Coloring a Tree（耐心翻译+思维）

Description

You are given a rooted tree with n vertices. The vertices are numbered from 1 to n, the root is the vertex number 1.

Each vertex has a color, let's denote the color of vertex v by c_v. Initially c_v = 0.

You have to color the tree into the given colors using the smallest possible number of steps. On each step you can choose a vertex v and a color x, and then color all vectices in the subtree of v (including v itself) in color x. In other words, for every vertex u, such that the path from root to u passes through v, set c_u = x.

It is guaranteed that you have to color each vertex in a color different from 0.

You can learn what a rooted tree is using the link: https://en.wikipedia.org/wiki/Tree_(graph_theory).

Input

The first line contains a single integer n (2 ≤ n ≤ 10⁴) — the number of vertices in the tree.
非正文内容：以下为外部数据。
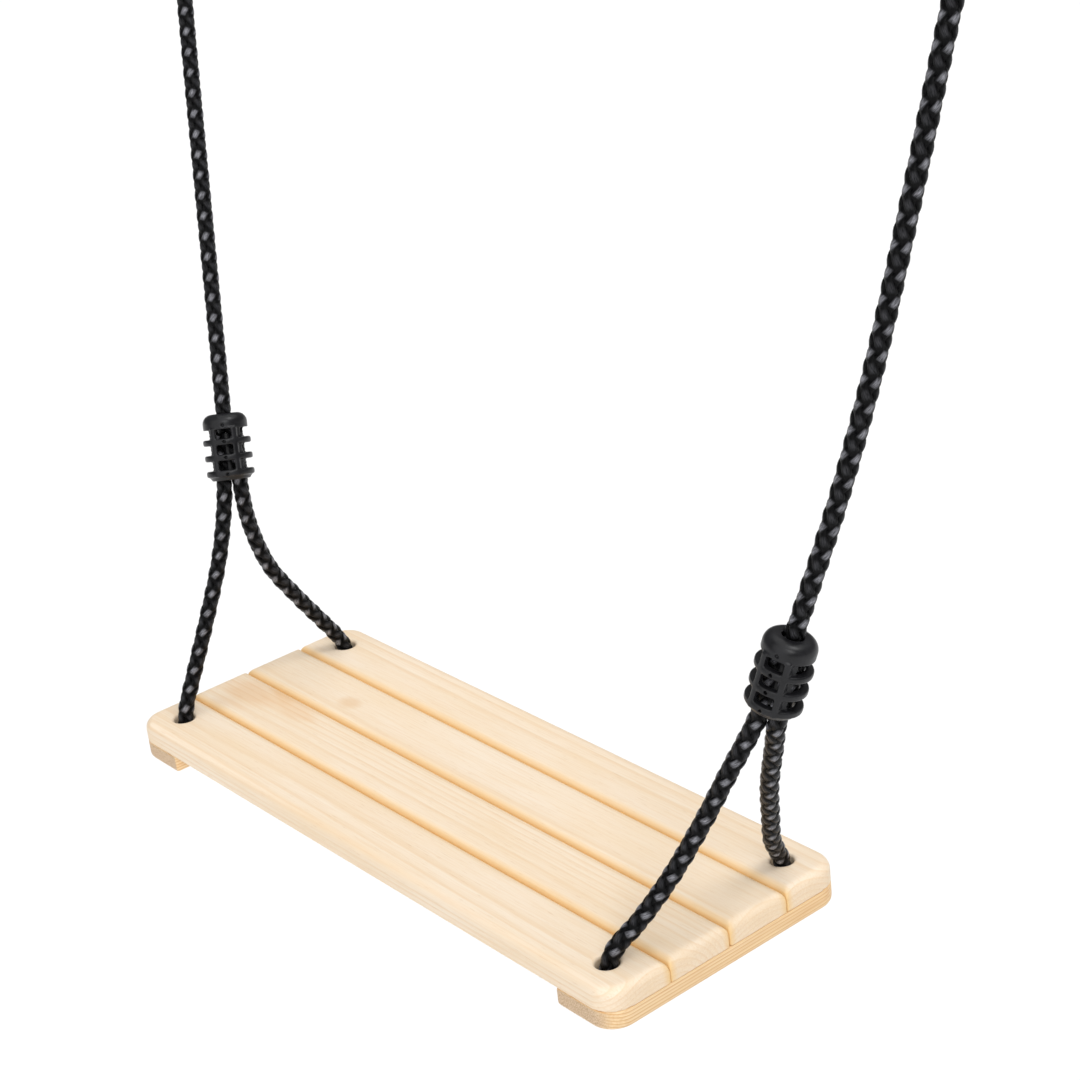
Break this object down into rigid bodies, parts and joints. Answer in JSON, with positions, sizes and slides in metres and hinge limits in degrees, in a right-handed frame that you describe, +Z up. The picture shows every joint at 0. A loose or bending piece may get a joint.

The second line contains n - 1 integers p₂, p₃, ..., p_n (1 ≤ p_i < i), where p_i means that there is an edge between vertices i and p_i.

The third line contains n integers c₁, c₂, ..., c_n (1 ≤ c_i ≤ n), where c_i is the color you should color the i-th vertex into.

It is guaranteed that the given graph is a tree.

Output

Print a single integer — the minimum number of steps you have to perform to color the tree into given colors.

Sample Input

Input

6
1 2 2 1 5
2 1 1 1 1 1

Output

3

Input

7
1 1 2 3 1 4
3 3 1 1 1 2 3

Output

5

Hint

The tree from the first sample is shown on the picture (numbers are vetices' indices):

On first step we color all vertices in the subtree of vertex 1 into color 2 (numbers are colors):

On seond step we color all vertices in the subtree of vertex 5 into color 1:

On third step we color all vertices in the subtree of vertex 2 into color 1:

The tree from the second sample is shown on the picture (numbers are vetices' indices):

On first step we color all vertices in the subtree of vertex 1 into color 3 (numbers are colors):

On second step we color all vertices in the subtree of vertex 3 into color 1:

On third step we color all vertices in the subtree of vertex 6 into color 2:

On fourth step we color all vertices in the subtree of vertex 4 into color 1:

On fith step we color all vertices in the subtree of vertex 7 into color 3:

   题目意思： 给你n个点，代表这一棵树有n个节点。第二行内容是建树的关系，（开始我一直看不明白是如何建树的，后来翻译给队友，他帮我指了）

从第二个节点开始的节点和父节点（上一个节点）相连，

例如：1 2 2 1 5
代表：节点2和节点1相连，节点3和节点2相连，节点4和节点2相连，节点5和节点1相连，节点6和节点5相连。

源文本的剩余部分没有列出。